At one point, Larry Page told me that to solve our robot problem, all we needed were 17 machine-learning researchers. It was a classic Page insight, both difficult to grasp and profoundly simple. The number was not what mattered; the message was. For Larry, the key to success lay in small, focused teams working on big problems. End-to-end learning, where robots would eventually learn to perform complex tasks without step-by-step programming, was the real breakthrough we needed to pursue. If we could demonstrate that robots could master an e2e task, we would be well on our way to success.
One of our researchers, Peter Pastor, ran a “robot arm farm”—a lab filled with robot arms repeatedly practicing the task of picking up objects like sponges or Lego blocks. When the project began, the robots had a 7% success rate. Over time, through trial and error, they improved. After months of training, they reached a 70% success rate. This was an important milestone because it marked the first time a robot had learned a task through reinforcement, rather than being explicitly programmed to do it.
Even with this progress, it was clear that teaching robots to perform useful tasks in the real world would require much more data. We built a cloud-based simulator, creating more than 240 million virtual robots to run tasks in parallel. These simulated robots practiced picking up objects, interacting with their environments, and refining their skills. The idea was that by the time we transferred these algorithms to physical robots, they would have already “learned” a great deal in their simulated worlds.
The rise of systems like ChatGPT, which took enormous amounts of data to create, underscored the complexity of the problem we faced. While language models like GPT could generate convincing text, robots needed an even greater amount of real-world data to learn to perform complex tasks. Robots are already leveraging large language models and vision systems to understand speech and recognize objects, but these capabilities alone aren’t enough for them to function autonomously in our unpredictable world. It will take many thousands, perhaps millions, of robots doing tasks in the real world to collect the data needed to train robust AI models.
At Everyday Robots, we also wrestled with the question of what form these robots should take. Some argued they should mimic humans, with legs and arms, to better navigate spaces designed for people. Others believed a simpler design, such as robots with wheels, would be more efficient and easier to build. The debates were intense, but one remark by Vincent Dureau, a senior engineering manager who used a wheelchair, brought clarity. He said, “I figure that if I can get there, the robots should be able to get there.” His comment helped shift the focus from mimicry to functionality.
Eventually, our robots started performing small, useful tasks, like tidying desks in the office. Using AI to identify objects and people, they picked up cups and wrappers and disposed of them. While these achievements seemed minor, they represented significant progress in solving one of the most difficult parts of robotics: making AI systems work reliably in messy, everyday environments.

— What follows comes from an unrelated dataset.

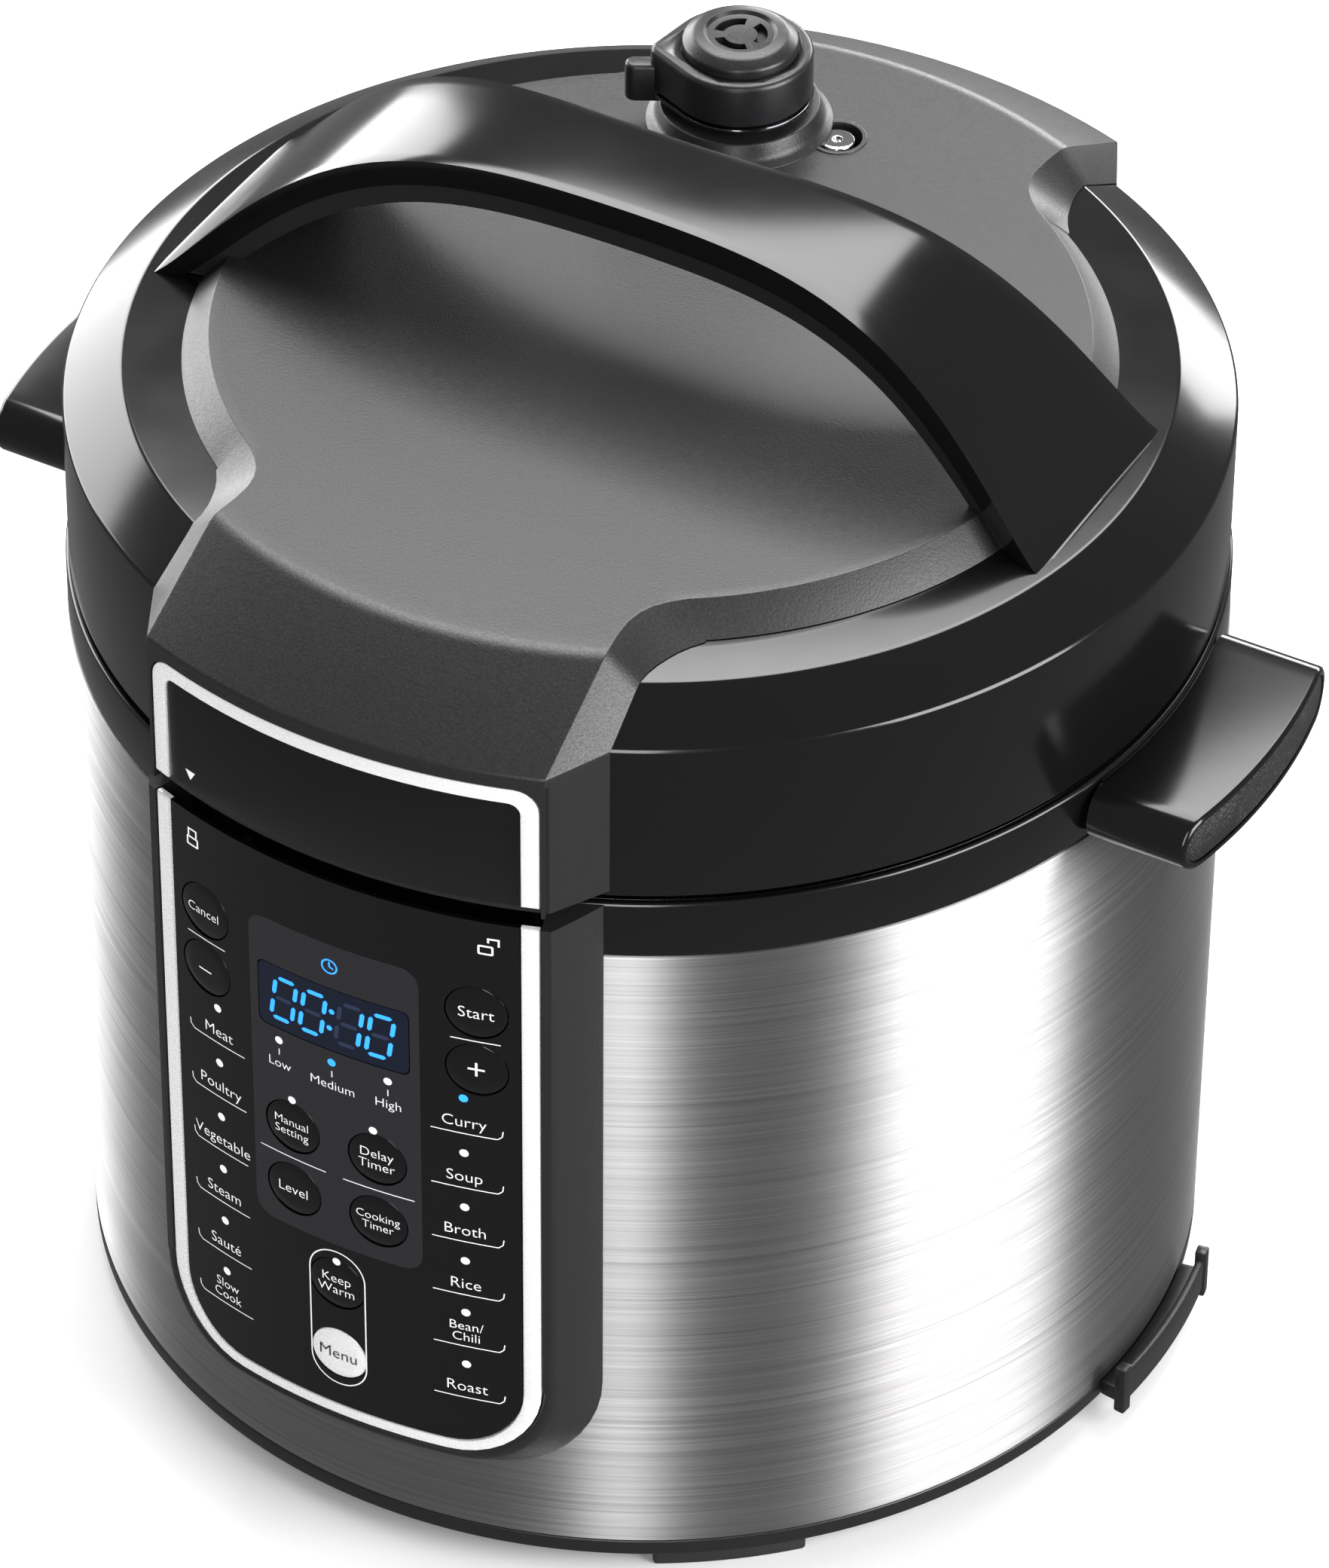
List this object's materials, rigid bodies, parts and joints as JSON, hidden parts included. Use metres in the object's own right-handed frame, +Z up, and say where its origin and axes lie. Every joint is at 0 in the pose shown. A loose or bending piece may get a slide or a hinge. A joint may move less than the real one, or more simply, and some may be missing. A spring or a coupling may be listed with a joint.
{
  "type": "electric pressure cooker",
  "caption": "Round electric pressure cooker: brushed steel body, black control panel with keys, turning lid with bridge handle, steam release knob, float pin and side handles.",
  "frame": {"origin": "middle of the footprint, on the plane that the feet stand on", "axes": "+Z up; the control panel faces -Y; the two side handles lie along X"},
  "size_m": [0.3332, 0.302, 0.3179],
  "materials": {
    "body_steel": "brushed",
    "gloss_black": "gloss",
    "matte_black": "fine texture",
    "satin_black": "satin",
    "trim_chrome": "polished",
    "plain_steel": "satin",
    "cast_aluminium": "satin",
    "foot_rubber": "matte",
    "silicone": "matte",
    "non_stick": "satin",
    "circuit_board": "satin",
    "display_glass": "gloss",
    "clear_cup": "clear"
  },
  "bodies": {
    "base": {"base_tray": "satin_black", "foot_1": "foot_rubber", "foot_2": "foot_rubber", "foot_3": "foot_rubber", "foot_4": "foot_rubber", "outer_shell": "body_steel", "collar": "gloss_black", "side_handle_left": "gloss_black", "side_handle_right": "gloss_black", "grip_insert_left": "matte_black", "grip_insert_right": "matte_black", "cord_bracket": "satin_black", "cup_bracket": "satin_black", "power_inlet": "satin_black", "outer_pot": "plain_steel", "support_post_1": "satin_black", "support_post_2": "satin_black", "support_post_3": "satin_black", "heating_plate": "cast_aluminium", "sensor_bracket": "plain_steel", "sensor_spring": "plain_steel", "pressure_switch": "satin_black", "power_board": "circuit_board", "panel_bezel": "matte_black", "panel_trim": "trim_chrome", "panel_face": "gloss_black", "display_window": "display_glass", "display_module": "satin_black", "control_board": "circuit_board"},
    "key_cancel": {"key_cancel": "gloss_black"},
    "key_minus": {"key_minus": "gloss_black"},
    "key_start": {"key_start": "gloss_black"},
    "key_plus": {"key_plus": "gloss_black"},
    "key_manual": {"key_manual": "gloss_black"},
    "key_delay": {"key_delay": "gloss_black"},
    "key_level": {"key_level": "gloss_black"},
    "key_timer": {"key_timer": "gloss_black"},
    "key_warm": {"key_warm": "gloss_black"},
    "key_menu": {"key_menu": "trim_chrome"},
    "sensor": {"sensor_cap": "cast_aluminium"},
    "pot": {"inner_pot": "non_stick"},
    "cup": {"condensation_cup": "clear_cup"},
    "seal": {"seal_ring": "silicone"},
    "lid": {"lid_skirt": "gloss_black", "inner_lid": "plain_steel", "lid_cover": "matte_black", "lid_front_trim": "trim_chrome", "lid_front_plate": "gloss_black", "lid_handle_top": "gloss_black", "lid_handle_grip": "matte_black", "handle_screw_left": "plain_steel", "handle_screw_right": "plain_steel", "seal_rack": "plain_steel", "steam_pipe": "plain_steel", "anti_block_shield": "plain_steel", "float_guide": "satin_black"},
    "knob": {"valve_knob": "satin_black", "valve_cap": "satin_black"},
    "float": {"float_pin": "trim_chrome", "float_gasket": "silicone"}
  },
  "joints": [
    {"name": "key_cancel_press", "type": "slide", "parent": "base", "child": "key_cancel", "axis": [0.2402, 0.9707, 0], "range_m": [0, 0.0008], "stiffness_N_per_m": 300},
    {"name": "key_minus_press", "type": "slide", "parent": "base", "child": "key_minus", "axis": [0.2402, 0.9707, 0], "range_m": [0, 0.0008], "stiffness_N_per_m": 300},
    {"name": "key_start_press", "type": "slide", "parent": "base", "child": "key_start", "axis": [-0.2402, 0.9707, 0], "range_m": [0, 0.0008], "stiffness_N_per_m": 300},
    {"name": "key_plus_press", "type": "slide", "parent": "base", "child": "key_plus", "axis": [-0.2402, 0.9707, 0], "range_m": [0, 0.0008], "stiffness_N_per_m": 300},
    {"name": "key_manual_press", "type": "slide", "parent": "base", "child": "key_manual", "axis": [0.075, 0.9972, 0], "range_m": [0, 0.0008], "stiffness_N_per_m": 300},
    {"name": "key_delay_press", "type": "slide", "parent": "base", "child": "key_delay", "axis": [-0.075, 0.9972, 0], "range_m": [0, 0.0008], "stiffness_N_per_m": 300},
    {"name": "key_level_press", "type": "slide", "parent": "base", "child": "key_level", "axis": [0.075, 0.9972, 0], "range_m": [0, 0.0008], "stiffness_N_per_m": 300},
    {"name": "key_timer_press", "type": "slide", "parent": "base", "child": "key_timer", "axis": [-0.075, 0.9972, 0], "range_m": [0, 0.0008], "stiffness_N_per_m": 300},
    {"name": "key_warm_press", "type": "slide", "parent": "base", "child": "key_warm", "axis": [0, 1, 0], "range_m": [0, 0.0008], "stiffness_N_per_m": 300},
    {"name": "key_menu_press", "type": "slide", "parent": "base", "child": "key_menu", "axis": [0, 1, 0], "range_m": [0, 0.0008], "stiffness_N_per_m": 300},
    {"name": "sensor_press", "type": "slide", "parent": "base", "child": "sensor", "axis": [0, 0, 1], "range_m": [-0.0025, 0], "stiffness_N_per_m": 600, "deforming": ["sensor_spring"]},
    {"name": "lid_lift", "type": "slide", "parent": "base", "child": "seal", "axis": [0, 0, 1], "range_m": [0, 0.33]},
    {"name": "lid_turn", "type": "hinge", "parent": "seal", "child": "lid", "pos_m": [0, 0, 0.24], "axis": [0, 0, 1], "range_deg": [0, 30]},
    {"name": "pot_lift", "type": "slide", "parent": "base", "child": "pot", "axis": [0, 0, 1], "range_m": [0, 0.165]},
    {"name": "knob_turn", "type": "hinge", "parent": "lid", "child": "knob", "pos_m": [-0.0226, 0.0846, 0.285], "axis": [0, 0, 1], "range_deg": [0, 45]},
    {"name": "float_rise", "type": "slide", "parent": "lid", "child": "float", "axis": [0, 0, 1], "range_m": [0, 0.005]},
    {"name": "cup_slide", "type": "slide", "parent": "base", "child": "cup", "axis": [0, 1, 0], "range_m": [0, 0.03]}
  ],
  "couplings": [
    {"joint": "pot_lift", "follows": "lid_lift", "ratio": 0.5}
  ]
}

Although we had come far, the road ahead was still long. Building robots that could clean hotel rooms, tidy restaurants, or perform other complex tasks would require a blend of AI and traditional programming for years to come. Despite the potential of end-to-end learning, we were realistic about the pace of progress. The dream of fully autonomous robots working seamlessly alongside humans is still on the horizon, but at Everyday Robots, we were determined to make it happen, one small task at a time.